Khaia leans over the counter. Her pink flowered shirt soaks warm sink water. “Mama was in the yard running around, saying, ‘I’m gonna kill you, chicken.’ He ran away. We never saw him again.”
“Sometimes we hear him,” April says. “He’s out there still—high up in a tree, thinking we’re gonna kill him.”
Khaia points to the woods and she says, “We like to go out there with chain saws and look.”
We get the machetes from the shack, put on boots and heavy packs, and take our legs high to press and pass the forest’s soft-bodied vines. “Okay,” Khaia says, “we just survived a plane crash. Got it?” She raises her knife high but it catches no sun. “This way,” she says.
The machete is a dark bird fluttering ahead. The earth takes our feet, rises over them.
“KFC is out here, I know it. Did you hear what Mama said? She said,
We’re gonna eat you, chicken.
He’s been hiding out here. Looks just like a box of KFC with legs.” She stops in the brush, pulls a white mushroom from the ground. “Here, chicken, chicken, chicken.”
The machete rises, finds itself in the skin of a tree. Khaia hacks and wiggles until the bark parts and the tree’s white insides gape and its smell is released into the world. “So we know how to get back,” she says.

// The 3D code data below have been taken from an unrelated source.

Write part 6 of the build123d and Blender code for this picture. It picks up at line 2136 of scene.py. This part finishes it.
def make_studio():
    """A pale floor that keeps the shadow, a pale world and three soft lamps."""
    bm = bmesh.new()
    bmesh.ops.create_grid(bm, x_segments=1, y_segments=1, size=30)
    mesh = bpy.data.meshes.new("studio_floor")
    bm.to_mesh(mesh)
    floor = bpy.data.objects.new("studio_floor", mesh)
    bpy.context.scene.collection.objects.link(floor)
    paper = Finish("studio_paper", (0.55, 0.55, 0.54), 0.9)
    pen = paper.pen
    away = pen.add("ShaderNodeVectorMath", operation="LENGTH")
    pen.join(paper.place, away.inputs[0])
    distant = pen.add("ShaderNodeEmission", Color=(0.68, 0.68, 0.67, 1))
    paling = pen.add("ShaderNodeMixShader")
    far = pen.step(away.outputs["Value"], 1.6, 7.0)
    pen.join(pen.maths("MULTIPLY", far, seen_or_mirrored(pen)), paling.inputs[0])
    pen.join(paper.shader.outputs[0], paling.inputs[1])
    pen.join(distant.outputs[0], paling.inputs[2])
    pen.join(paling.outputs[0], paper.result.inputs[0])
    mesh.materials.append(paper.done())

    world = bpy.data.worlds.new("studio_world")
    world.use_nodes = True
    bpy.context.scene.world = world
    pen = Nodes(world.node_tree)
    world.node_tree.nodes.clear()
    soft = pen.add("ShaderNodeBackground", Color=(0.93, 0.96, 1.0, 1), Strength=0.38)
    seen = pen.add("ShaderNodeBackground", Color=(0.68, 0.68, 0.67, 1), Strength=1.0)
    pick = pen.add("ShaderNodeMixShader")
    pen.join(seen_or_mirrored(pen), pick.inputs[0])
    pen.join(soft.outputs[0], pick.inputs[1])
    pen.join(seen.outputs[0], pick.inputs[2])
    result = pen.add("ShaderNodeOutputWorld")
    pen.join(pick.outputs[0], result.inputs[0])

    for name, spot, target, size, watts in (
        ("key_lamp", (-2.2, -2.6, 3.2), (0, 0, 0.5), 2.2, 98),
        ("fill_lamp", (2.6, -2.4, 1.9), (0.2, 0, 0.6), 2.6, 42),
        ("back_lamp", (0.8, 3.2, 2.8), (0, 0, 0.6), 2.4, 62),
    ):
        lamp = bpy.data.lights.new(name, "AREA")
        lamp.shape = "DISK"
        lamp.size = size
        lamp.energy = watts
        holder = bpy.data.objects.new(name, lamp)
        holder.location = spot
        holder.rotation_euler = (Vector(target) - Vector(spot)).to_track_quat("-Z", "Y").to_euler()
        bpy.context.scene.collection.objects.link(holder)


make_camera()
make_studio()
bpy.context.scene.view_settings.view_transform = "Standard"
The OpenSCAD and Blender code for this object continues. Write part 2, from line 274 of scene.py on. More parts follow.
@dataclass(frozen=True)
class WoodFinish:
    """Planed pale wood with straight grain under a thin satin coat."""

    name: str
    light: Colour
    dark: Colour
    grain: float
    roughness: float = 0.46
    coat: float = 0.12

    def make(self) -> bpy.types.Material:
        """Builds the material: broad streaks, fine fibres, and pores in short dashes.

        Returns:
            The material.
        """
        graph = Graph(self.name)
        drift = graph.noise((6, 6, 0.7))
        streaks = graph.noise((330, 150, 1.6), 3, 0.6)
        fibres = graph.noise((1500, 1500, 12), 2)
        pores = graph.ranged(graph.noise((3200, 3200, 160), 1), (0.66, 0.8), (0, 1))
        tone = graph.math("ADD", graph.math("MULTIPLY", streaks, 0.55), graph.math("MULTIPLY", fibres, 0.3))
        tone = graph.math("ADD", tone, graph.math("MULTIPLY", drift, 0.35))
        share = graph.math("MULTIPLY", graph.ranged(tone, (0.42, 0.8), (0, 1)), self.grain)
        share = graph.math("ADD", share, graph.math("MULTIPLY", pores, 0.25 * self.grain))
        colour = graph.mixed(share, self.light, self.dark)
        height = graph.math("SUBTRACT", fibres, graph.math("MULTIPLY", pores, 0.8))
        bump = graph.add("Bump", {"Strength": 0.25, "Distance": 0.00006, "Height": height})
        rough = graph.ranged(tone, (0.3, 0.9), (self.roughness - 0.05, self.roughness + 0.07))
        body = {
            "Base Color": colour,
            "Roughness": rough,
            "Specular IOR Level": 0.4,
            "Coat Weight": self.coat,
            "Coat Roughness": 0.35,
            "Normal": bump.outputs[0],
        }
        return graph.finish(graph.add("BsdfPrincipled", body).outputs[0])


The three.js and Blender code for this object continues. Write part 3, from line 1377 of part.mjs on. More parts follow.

The air is old, heavy, trapped there.
In the forest’s center, a tree is felled and in its light we rest. Khaia takes her hand and lets it swim through the green light.
“He’ll come,” she says. And we wait.
• • •
Brian didn’t return on the Fourth of July. No lingering smells of peppermint candy. April smelled cologne one time over by the couch but she couldn’t be sure it was Brian.
When I find her spinning and stretching and doing yoga moves on the floor, she says she’s training to dance for Brian.
“If I dance in a way that displays the suffering,” she says, “then maybe he will understand. If he can see me, then maybe he can energetically pick up on the feeling.”